In historian Ambeth Ocampo’s letter to me in 2009, he wrote that he studied the photos that I sent him and noted that the design of our monument is a copy of the first Bonifacio monument entitled “Grito de Balintawak” by sculptor Ramon Martinez, not by National Artist for sculpture Guillermo Tolentino as I previously thought. This was installed in 1911 at the Cloverleaf Bridge in Quezon City and subsequently transferred in Vinzon’s Hall in UP-Diliman. I took pictures of the Bonifacio monument in UP and noted that it is exactly the same as the one in Divisoria except that the pedestal is different.

However, I noticed that the other monuments in Divisoria contained markers that specifically tell us who the particular monument is dedicated to. Not so with this second monument (I took the liberty to name this the second monument since this was built around 1930-31 after the Rizal monument that was erected in 1917) whose marker do not mention of the name Andres Bonifacio but only a brief dedication in Spanish that says “A pueblo a sus heroes.” In English, it means “From the town to its heroes” and the heroes here refer to Capt. Vicente Roa y Racines and his men of the First Company of the Mindanao Battalion who were all killed in Agusan Hill on May 14, 1900.

But who built this monument and what was the name that he gave to it? Historian Ocampo is right when he wrote that the similarity of the two monuments had a hold on the people that for decades, they called it Bonifacio and Balintawak. No one took a serious note of the text of the marker and the marked absence of Bonifacio’s name in it.

I went through a fruitless period in my research on the details of this second monument and finally my eureka moment came when I read an article of the late Kagay-anon historian, Dr. Blas Ch. Velez about his father, Apolinar, who was a revolucionario, a governor of the Misamis Province and the Municipal Mayor of Cagayan from 1930-1933. He said that when his father was the mayor, he built the second monument with the help of the citizenry and called it the Cry of Freedom monument. He ordered the exhumation of the remains of Roa and his men in Agusan Hill and placed it on a special crypt inside the monument.

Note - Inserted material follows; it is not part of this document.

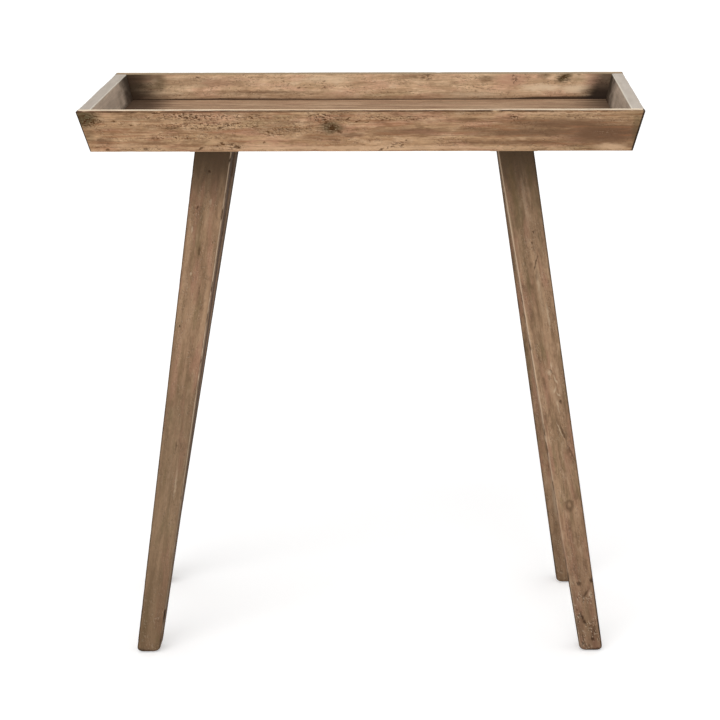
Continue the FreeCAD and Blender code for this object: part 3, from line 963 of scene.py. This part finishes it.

And now for the final question: Why is it that Velez placed a statue of Bonifacio in that monument? In my opinion, the sculptor Ramon Martinez had a mold of his Bonifacio statue that he could readily cast for his buyers. So we see similar Bonifacio monuments all over the archipelago. This was true of other sculptors during the American colonial period when there was a frenzy of monument building across the country but mostly that of Jose Rizal, an American favorite. A good example is that our Rizal monument is similar to the one I saw in Loboc, Bohol.

In the Bonifacio monument, we see a defiant looking man with upraised arms. One holding a bolo and the other, the Philippine flag. It represented the men of the First Company of the Mindanao Battalion who fought two companies of American soldiers in Agusan Hill while their battleship bombarded them from the bay. They were outnumbered not to mention the fact that the enemy had superior weapons but they fought heroically till majority of them were killed. Capt. Roa was the last to die and an American snatched a medal from his breast, perhaps as a memento from this fallen but brave Kagay-anon warrior.